To serve their markets, however, Japanese retailers have been quick to alter those forms, sometimes in ways unrecognizable to Americans.

On which holiday, for instance, is the de rigueur meal takeout fried chicken? Is the traditional food biscuits? Do the gals give the guys presents? Answers: Christmas Eve, Halloween and Valentine's Day--or so various retailers would have you believe.

Kentucky Fried Chicken Japan Ltd. has tried to make Christmas synonymous with takeout chicken through promotional giveaways and specially packaged and priced Christmas barrels. A smash hit, the campaign boosts sales during Dec. 23-25 to five times that of an average three-day period, spokeswoman Hiroko Ito said. Last year, the company pulled in $37.6 million during the three-day Christmas promotion.

Kunio Hara of Mary Chocolate Co. in Tokyo is credited with introducing Valentine's Day to Japan in 1958. Shrewdly calculating that women do the shopping in Japan, however, he declared that gals should give to guys.

His first effort resulted in total sales of three chocolate hearts and $1.45 in revenue. Today, however, Valentine's Day accounts for more than 12% of the chocolate industry's annual sales, grossing $495 million last year.

The strong performance is helped by the myriad categories in which chocolates are given here. There are the traditional gifts from girlfriend to boyfriend. But there is also a " giri choco," and " gimu choco," both categories that involve various degrees of obligation. The first has a measure of "human relationship," and the second is merely a cut-and-dried duty, such as giving to a detested client, according to one explanation.

But not all brainstorms are winners. Take Halloween, for instance. Although the holiday is slowly catching on here, it still suffers from an identity problem. That was all the better for the Japan Biscuit Assn., which promptly moved to define the holiday to its advantage by trying to convince Japanese people that Americans celebrate it by eating biscuits.

The association flew in a Midwest beauty queen as Miss Halloween. Then promoters trotted her out to interviews with Japanese journalists, who had all been duly briefed about the American biscuit habits.

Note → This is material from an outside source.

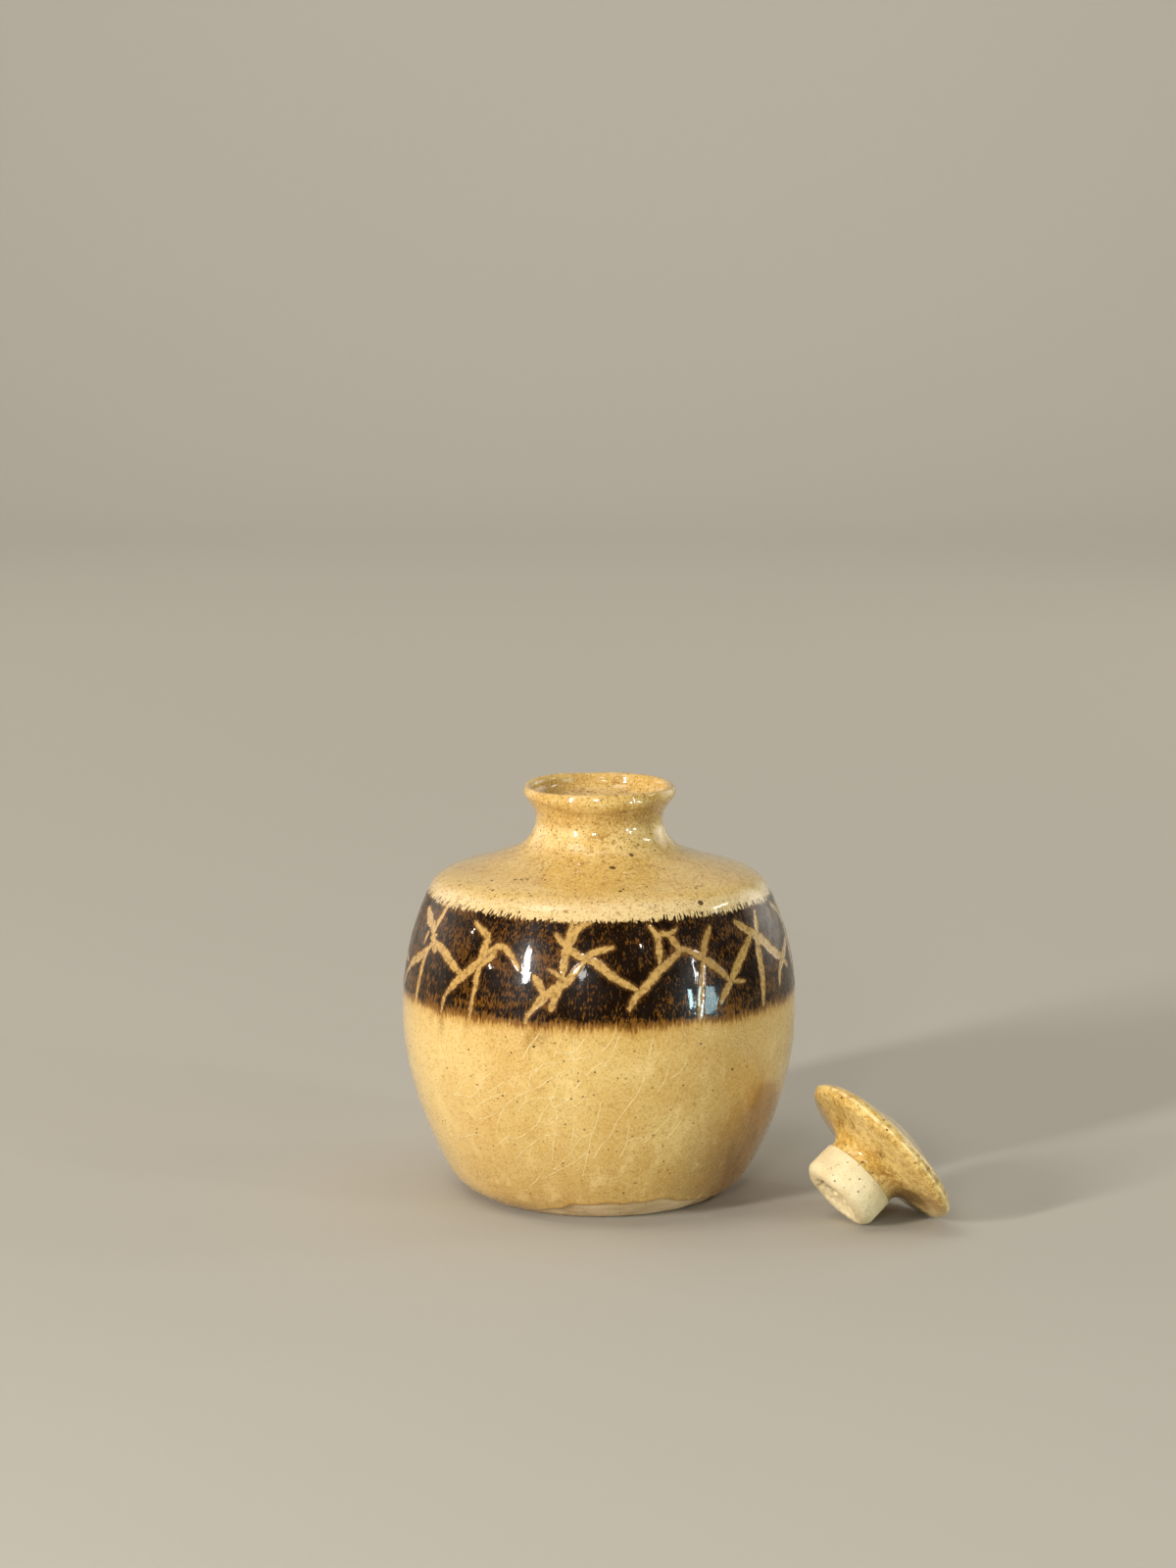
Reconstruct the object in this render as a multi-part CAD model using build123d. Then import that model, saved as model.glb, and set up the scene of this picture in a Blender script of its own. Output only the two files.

"The journalists all asked, 'How did the tradition of eating biscuits at Halloween start?' " recalled Mary Corbett, a marketing specialist in Tokyo who was involved in the promotion. "She kind of said, 'Ah, oh, we eat lots of things on Halloween.' "

The idea didn't exactly capture the public imagination. The biscuit makers gave up, and so now Halloween is slowly emerging mostly as a day for friends to give each other candy and cakes decorated with orange.

The granddaddy of cultural faux pas here occurred just after World War II, when a Ginza department store rolled out its elaborate Christmas promotion: a smiling Santa nailed to a crucifix.